II have an unusual scenario, as I'm working with Unreal Engine. Unreal is a monorepo, and it's a huge piece of software. After checking out the UE repo, running their proprietary Git-LFS alternative, and creating a single-platform build, the workspace grows to 10GB.
I want my Dagger pipeline to support clean CI checkouts and developer workspace without copying multiple GB unnecessarily.
First I tried using Directory includes + excludes. But Dagger uploads the entire workspace to the engine before applying include/exclude.
Then I tried using a virtual directory and withDirectorying a few select folders to it. This avoided upload of .git and Intermediates and other such folders, which was good. But it included the LFS files, which was not. Ideally, Dagger only hashes the gitdeps.xml file and the actual downloading or copying of the binary files referenced by that manifest occurs in the Dockerfile build process.

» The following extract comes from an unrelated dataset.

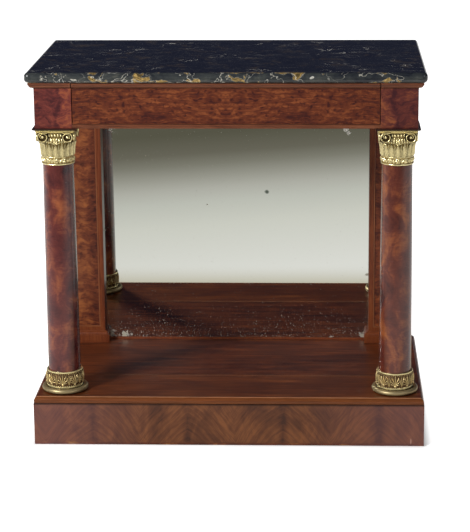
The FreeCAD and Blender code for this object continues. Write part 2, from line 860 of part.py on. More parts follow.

Then I tried using a virtual directory and withFileing the repo contents to it using the output of git ls-tree. This avoided upload of LFS files to the Dagger dir, but took way too long as each withFile has significant overhead and there are 148K tracked files.
Finally, I tried running git daemon on the host, on the workspace's .git dir, and used git(...).commit(...).tree() instead of directory(...). This was lightning fast - less than one minute (compared to over 10 for other approaches). Success! The only issue is, I could only get it working with the host's LAN address. git("git://localhost") and git("git://host.docker.internal") did not result in a successful connection to the daemon.
So, my question ultimately is: is there a better way to network with the host than querying its LAN IP from the script? Or is there a better approach to dealing with Unreal's girth that I haven't considered? I have noticed a few questions about bind-mounts around here and the answer tends to be "don't do it, use directory".